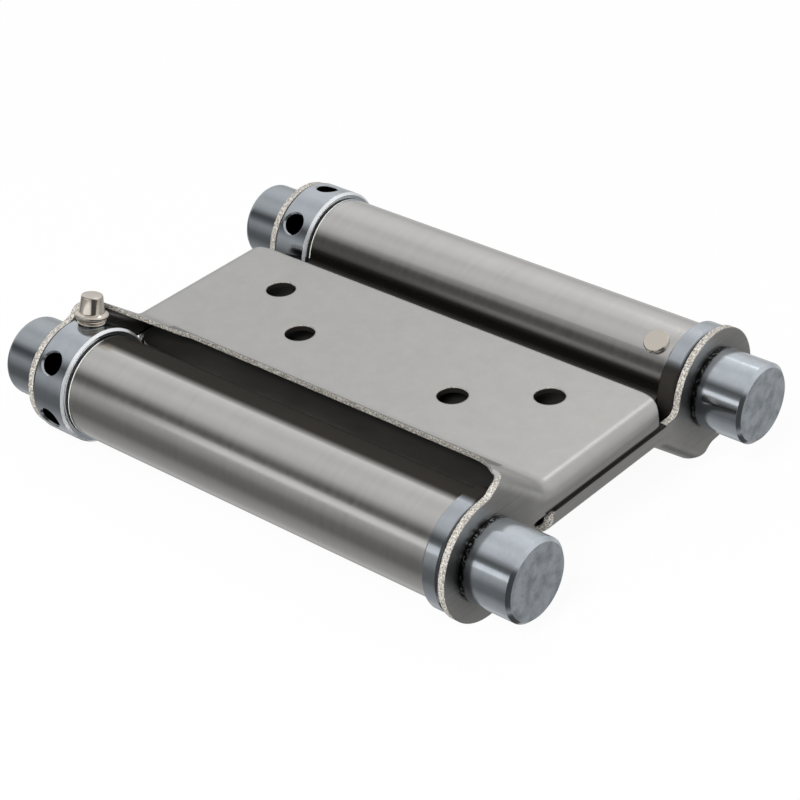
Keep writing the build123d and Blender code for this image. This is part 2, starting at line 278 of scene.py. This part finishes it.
class Shader:
    """The nodes of one material or world."""

    def __init__(self, owner):
        owner.use_nodes = True
        self.tree = owner.node_tree
        self.tree.nodes.clear()

    def node(self, kind, settings=None, sockets=None, output=0):
        """Adds a node: its settings first, then its sockets' values or links. Gives back one output."""
        node = self.tree.nodes.new(kind)
        for name, value in (settings or {}).items():
            if name == "stops":
                self.set_stops(node.color_ramp, value)
            else:
                setattr(node, name, value)
        for name, value in (sockets or {}).items():
            if isinstance(value, Wire):
                self.tree.links.new(value.socket, node.inputs[name])
            else:
                node.inputs[name].default_value = value
        return Wire(self, node.outputs[output]) if node.outputs else None

    @staticmethod
    def set_stops(ramp, stops):
        while len(ramp.elements) < len(stops):
            ramp.elements.new(1.0)
        for element, (place, level) in zip(ramp.elements, stops):
            element.position = place
            element.color = (level, level, level, 1.0)

    def place(self):
        """Position on the object, in millimetres."""
        return self.scaled(self.node("ShaderNodeTexCoord", output=3), 1 / MM)

    def facing(self):
        """The surface's own direction, in the object's axes."""
        return self.node("ShaderNodeTexCoord", output=1)

    def parts(self, vector):
        split = self.node("ShaderNodeSeparateXYZ", sockets={0: vector})
        return [Wire(self, out) for out in split.socket.node.outputs]

    def scaled(self, vector, scale):
        """A vector or colour with all its parts scaled alike."""
        return self.node("ShaderNodeVectorMath", {"operation": "SCALE"}, {0: vector, "Scale": scale})

    def grain(self, place, pattern):
        """One of the noises listed above, from 0 to 1."""
        per_mm, detail, roughness = pattern
        stretched = self.node("ShaderNodeVectorMath", {"operation": "MULTIPLY"}, {0: place, 1: per_mm})
        sockets = {"Vector": stretched, "Scale": 1.0, "Detail": detail, "Roughness": roughness}
        return self.node("ShaderNodeTexNoise", {"normalize": True}, sockets)

    def rise(self, value, low, high):
        """0 below low, 1 above high, and a straight rise between them."""
        sockets = {"Value": value, "From Min": low, "From Max": high, "To Min": 0.0, "To Max": 1.0}
        return self.node("ShaderNodeMapRange", {"clamp": True}, sockets)

    def fall(self, value, low, high):
        """1 below low, 0 above high, and a straight fall between them."""
        return 1.0 - self.rise(value, low, high)

    def along(self, direction, way):
        """How nearly a direction points one way: 1 is straight along it."""
        settings = {"operation": "DOT_PRODUCT"}
        return self.node("ShaderNodeVectorMath", settings, {0: direction, 1: way}, output=1)

    def rays(self, kind):
        """1 for light rays of one kind, such as Is Camera Ray, and 0 for others."""
        return Wire(self, self.node("ShaderNodeLightPath").socket.node.outputs[kind])

    def mix(self, mask, first, second):
        """A colour that goes from first to second as mask goes from 0 to 1."""
        settings = {"data_type": "RGBA", "clamp_factor": True}
        return self.node("ShaderNodeMix", settings, {0: mask, 6: first, 7: second}, output=2)

    def blend(self, share, first, second):
        """A surface or background that goes from first to second as share goes from 0 to 1."""
        return self.node("ShaderNodeMixShader", sockets={0: share, 1: first, 2: second})

    def background(self, strength):
        return self.node("ShaderNodeBackground", sockets={"Color": WHITE, "Strength": strength})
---
> _What to work on_: Everything from the first line through the line containing "nodes of one" should be quoted exactly, and nothing beyond it.

> _Task answer_:
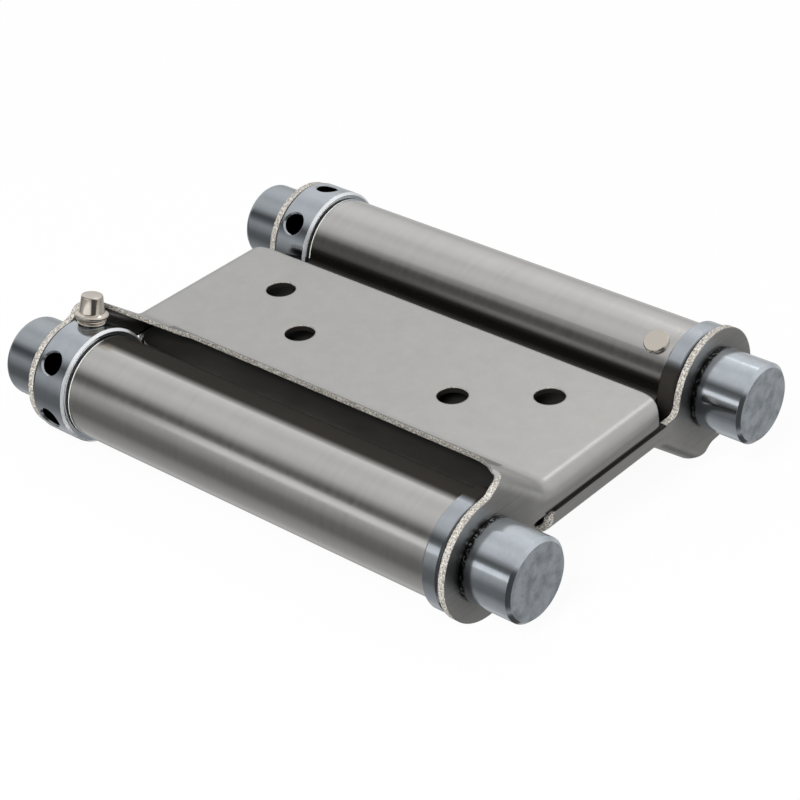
Keep writing the build123d and Blender code for this image. This is part 2, starting at line 278 of scene.py. This part finishes it.
class Shader:
    """The nodes of one material or world."""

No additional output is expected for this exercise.